### WORK TO COMPLETE
Copy the first line of the material below and every later line through the line containing "foot_drop = 89.2", without any other output.

### SOURCE MATERIAL
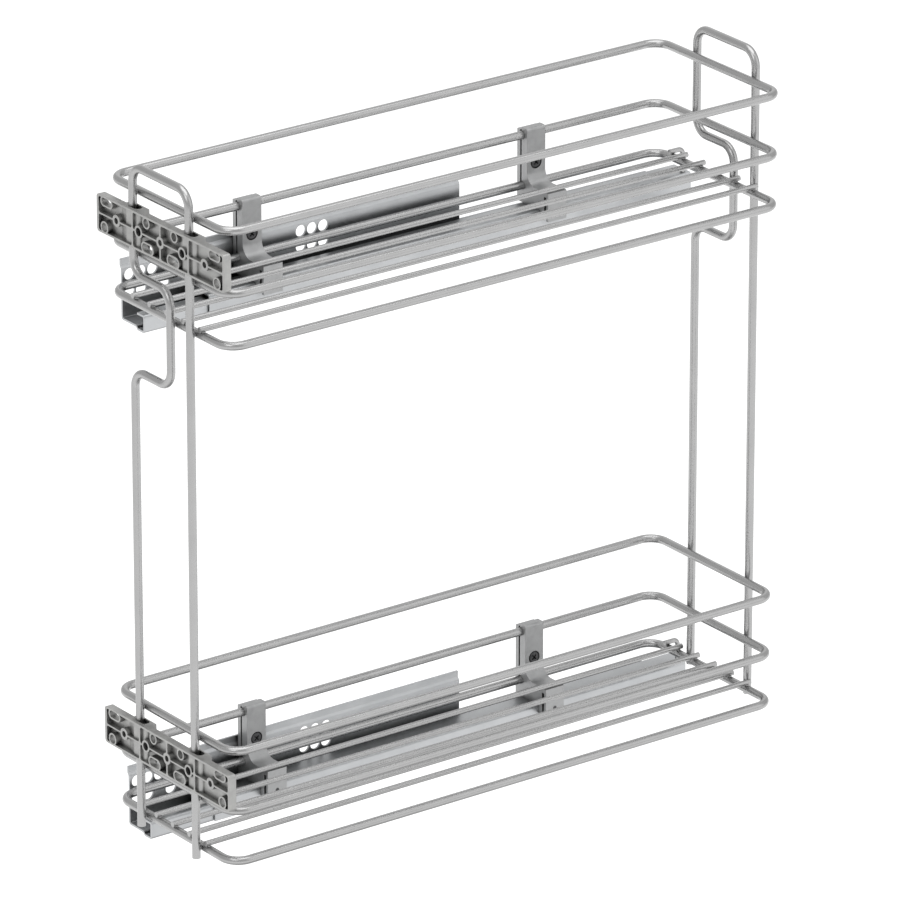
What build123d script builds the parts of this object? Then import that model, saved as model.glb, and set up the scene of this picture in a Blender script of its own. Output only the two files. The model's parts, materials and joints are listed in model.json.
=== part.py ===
from build123d import *
import os

# A pull-out rack for a narrow kitchen cabinet: two wire baskets hung between two bent wire frames,
# each basket clamped to the drawer rail of a full-extension runner.
# X runs from the cabinet's side wall into the cabinet, the rack pulls out along -Y, and Z is up.
# The origin is the middle of the four front screw holes of the lower runner, on the flange's back.

# Baskets: sizes are between wire centres.
basket_width = 139.2
basket_depth = 469.0
basket_middle = 77.5
front_y = -24.0
loop_wire = 6.0
loop_bend = 13.0
middle_drop = 44.8
floor_drop = 82.25
floor_wire = 4.0
floor_wire_count = 5
floor_wire_pitch = 20.0
floor_wire_end = 3.0
lower_rim = 83.75
tier_gap = 378.3

# Frames: one bent wire in front of the baskets and one behind them.
frame_wire = 6.0
frame_width = 66.6
frame_bend = 12.0
handle_rise = 19.8
jog_shift = 43.3
jog_drop = 58.3
jog_height = 69.9
foot_drop = 89.2

# Door brackets: ribbed castings that the cabinet door is screwed to, with a raised ring round each hole.
# Holes and ribs are placed from the bracket's middle.
door_width = 151.0
door_height = 27.3
door_depth = 5.5
door_face = 12.0
door_drop = 22.6
door_shift = 7.4
door_rim = 1.5
door_web = 1.5
door_mid_rib = 1.2
door_rib_x = 33.1
door_corner = 2.5
sleeve_slot = 12.0
sleeve_wall = 1.2
sleeve_end = 4.6
sleeve_play = 0.1
sleeve_foot = 27.5
sleeve_side = 3.7
sleeve_ramp = 7.0
fixing_hole_x = 25.8
fixing_hole = 6.0
fixing_boss = 9.0
ring_wall = 1.2
end_hole_x = 66.5
end_hole = 6.6
upper_hole_x = 16.5
upper_hole = 6.0
round_hole_z = 9.0
end_slot_x = 63.7
end_slot_z = 9.8
end_slot_length = 12.0
end_slot_width = 5.0
lower_slot_x = 15.2
lower_slot_length = 12.4
lower_slot_width = 6.0
pip_x = 52.2
pip_boss = 8.6
pip_hole = 4.4

# Clamps: a cast saddle on the drawer rail and a counter plate, screwed together round two wires.
# Front, back, lap and the tops are measured from the wires' middle.
clamp_width = 16.0
front_clamp_y = 113.0
rear_clamp_y = 356.5
clamp_split = 1.0
clamp_front = 5.8
clamp_lap = 0.6
clamp_back = 5.8
clamp_top = 5.8
clamp_round = 2.0
counter_sheet = 3.6
counter_top = 3.6
wire_play = 0.05
screw_drop = 65.0
screw_head = 8.0
screw_head_height = 2.2
screw_recess = 9.6
screw_shank = 4.0
plate_foot_drop = 70.5
shelf_radius = 9.5
shelf_reach = 30.7
tab_wall = 2.3
tab_slot = 2.7
tab_drop = 101.0
tab_slot_roof = 3.6
tab_screw_drop = 95.8
tab_screw = 3.0
peg = 4.0
peg_pitch = 8.0

# Runner: a fixed cabinet rail, a middle rail and a drawer rail, with rollers between them.
sheet = 1.5
wall_joggle = 1.5
flange_top_drop = 65.6
joggle_drop = 70.5
joggle_run = 2.0
rail_front = 13.2
flange_length = 285.4
cabinet_length = 450.0
floor_underside_drop = 109.5
floor_far_width = 17.5
floor_step = 2.0
channel_width = 27.9
near_wall_top_drop = 98.6
lip_width = 9.0
sheet_bend = 2.0
fixing_drop = 83.75
front_row_gap = 12.9
back_row_gap = 11.3
back_row_lift = 0.6
screw_pitch = 9.5
screw_hole = 8.5
back_holes_y = 148.0

drawer_sheet = 1.2
drawer_front = 66.0
drawer_behind = 13.0
drawer_width = 21.2
drawer_offset = 0.4
drawer_top_drop = 94.9
drawer_skirt = 15.9
drawer_far_skirt = 9.5
drawer_toe = 3.0
side_play = 0.4

middle_front = 70.0
middle_length = 388.0
middle_sheet = 1.3
lip_play = 0.4
middle_rib_gap = 4.6
middle_rib_height = 3.8
middle_rib_inset = 2.0
roller_play = 0.3
roller_count = 4
roller_pitch = 26.0
cage_sheet = 0.8
cage_margin = 0.5
cage_end = 6.0

# Soft-close damper beside the drawer rail, and the hook that keeps the basket's back on the rail.
damper_length = 110.0
damper_start = 190.0
damper_height = 9.0
damper_play = 0.6
damper_rod = 2.5
damper_stroke = 40.0
hook_rod = 3.5
hook_bend = 4.0
hook_reach = 12.0
hook_inset = 4.5
hook_x = 25.5

upper_rim = lower_rim + tier_gap
back_y = front_y + basket_depth
side_wire_x = basket_middle - basket_width / 2
drawer_x = side_wire_x + drawer_offset
front_frame_y = front_y - (loop_wire + frame_wire) / 2
back_frame_y = back_y + (loop_wire + frame_wire) / 2
tiers = {"upper": upper_rim, "lower": lower_rim}
clamps = {"front": front_y + front_clamp_y, "rear": front_y + rear_clamp_y}
loops = {"top": 0, "middle": middle_drop, "floor": floor_drop}


def across(y):
    # The plane square to the rails at y: its own x is X and its own y is Z.
    return Plane(origin=(0, y, 0), x_dir=(1, 0, 0), z_dir=(0, -1, 0))


os.makedirs("parts", exist_ok=True)

# Wire loops and floor wires of both baskets
for tier, rim in tiers.items():
    for place, drop in loops.items():
        with BuildPart() as loop:
            with BuildLine(Plane.XY.offset(rim - drop)) as path:
                near_x = side_wire_x + basket_width
                FilletPolyline(
                    (side_wire_x, back_y), (side_wire_x, front_y), (near_x, front_y), (near_x, back_y),
                    radius=loop_bend,
                    close=True,
                )
            with BuildSketch(Plane(origin=path.line @ 0, z_dir=path.line % 0)):
                Circle(loop_wire / 2)
            sweep()
        loop.part.label = f"{tier}_{place}_loop"
        export_step(loop.part, f"parts/{tier}_{place}_loop.step")

    floor_wire_z = rim - floor_drop + (loop_wire + floor_wire) / 2
    with BuildPart() as floor_wires:
        with BuildSketch(across(back_y + floor_wire_end)):
            with Locations((basket_middle, floor_wire_z)):
                with GridLocations(floor_wire_pitch, 0, floor_wire_count, 1):
                    Circle(floor_wire / 2)
        extrude(amount=basket_depth + 2 * floor_wire_end)
    floor_wires.part.label = f"{tier}_floor_wires"
    export_step(floor_wires.part, f"parts/{tier}_floor_wires.step")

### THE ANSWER
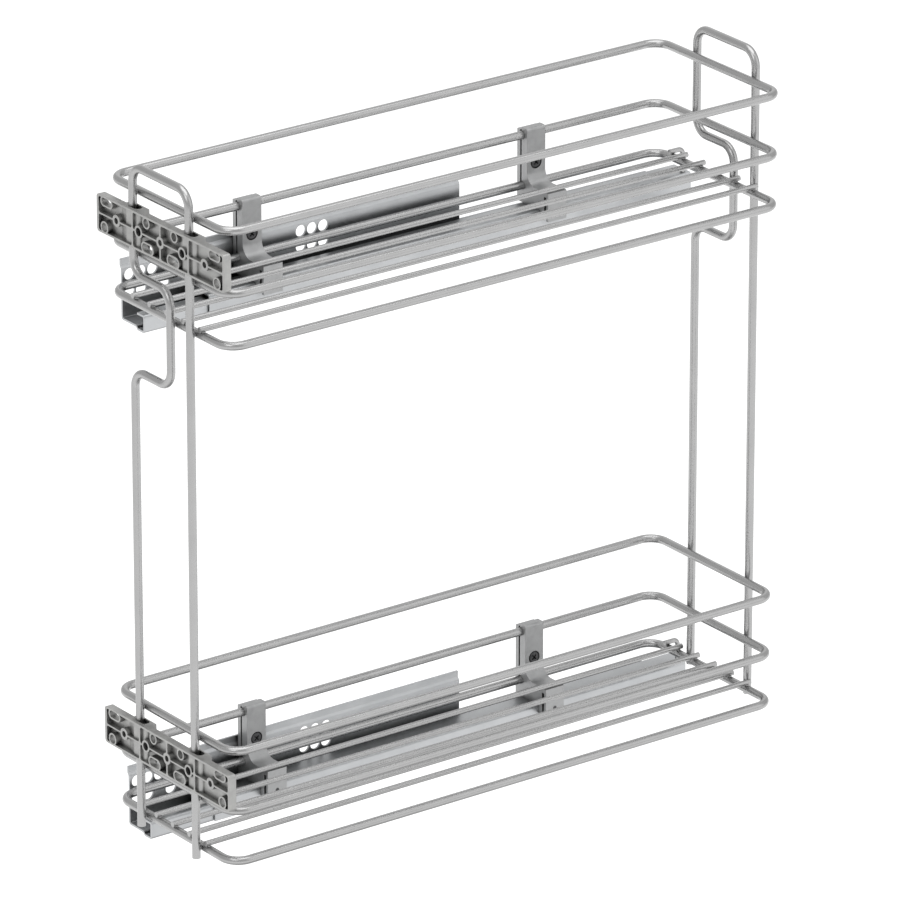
What build123d script builds the parts of this object? Then import that model, saved as model.glb, and set up the scene of this picture in a Blender script of its own. Output only the two files. The model's parts, materials and joints are listed in model.json.
=== part.py ===
from build123d import *
import os

# A pull-out rack for a narrow kitchen cabinet: two wire baskets hung between two bent wire frames,
# each basket clamped to the drawer rail of a full-extension runner.
# X runs from the cabinet's side wall into the cabinet, the rack pulls out along -Y, and Z is up.
# The origin is the middle of the four front screw holes of the lower runner, on the flange's back.

# Baskets: sizes are between wire centres.
basket_width = 139.2
basket_depth = 469.0
basket_middle = 77.5
front_y = -24.0
loop_wire = 6.0
loop_bend = 13.0
middle_drop = 44.8
floor_drop = 82.25
floor_wire = 4.0
floor_wire_count = 5
floor_wire_pitch = 20.0
floor_wire_end = 3.0
lower_rim = 83.75
tier_gap = 378.3

# Frames: one bent wire in front of the baskets and one behind them.
frame_wire = 6.0
frame_width = 66.6
frame_bend = 12.0
handle_rise = 19.8
jog_shift = 43.3
jog_drop = 58.3
jog_height = 69.9
foot_drop = 89.2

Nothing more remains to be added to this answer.